Roll on to Libya, 2011. Same script, different cast, this time featuring Cameron, Sarkozy and Obama, America 'leading from behind', i.e. not leading. In came the British and French jets, out went Gaddafi, dead in a ditch with a bayonet up his bottom, and then it was a case of civil war, warlords, militias, atrocities, and not much liberal democracy if we're going to be really picky about it. The civil war is still raging 14 years later.
To this hapless trio of western campaigns, we might add the Saudi-led intervention in Yemen in 2015. That was also meant to be a lightning strike, to decapitate the Houthi leadership, but it hasn't gone as well as Crown Prince Mohammed bin Salman, now Riyadh's de facto leader, assured everyone it would.

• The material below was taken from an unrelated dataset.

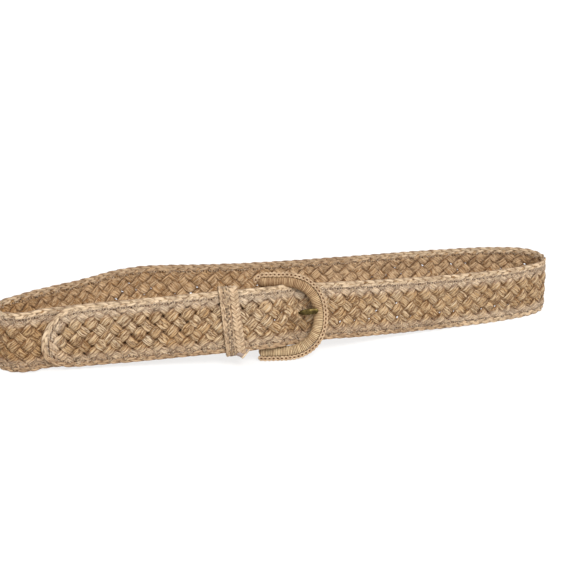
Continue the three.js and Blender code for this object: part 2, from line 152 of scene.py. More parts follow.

The civil war continues.
All of which is to suggest that when leaders launch ambitious military interventions and dangle the tantalising, headline-grabbing prize of regime change before us, a smidgen of caution is advisable. As for those hoping for a sudden outbreak of liberal democracy in Iran – or post-Assad Syria for that matter – Charles Gammell, a former Foreign Office official and Iran expert, has a stark warning. Given that the ayatollahs have already driven the opposition abroad, underground or into their graves, he doubts there are many suitable candidates left. 'The patterns of repression, corruption and vice that we saw under the Pahlavi regime have simply been repeated – on steroids – by the Islamic Republic, and there is every chance that the psychological wounds inflicted by Khamenei and his ilk would produce an anti-western, anti-liberal and repressive post-Islamic Republic Iran. Beware those who promise the sunlit uplands of liberal democracy.'
Netanyahu referenced Cyrus the Great when launching a war that will define his legacy. The mullahs will be hoping he proves more like Darius I and Xerxes I. Both kings mounted audacious campaigns beyond their borders, only to find their well-laid plans doomed to defeat, destruction and nemesis.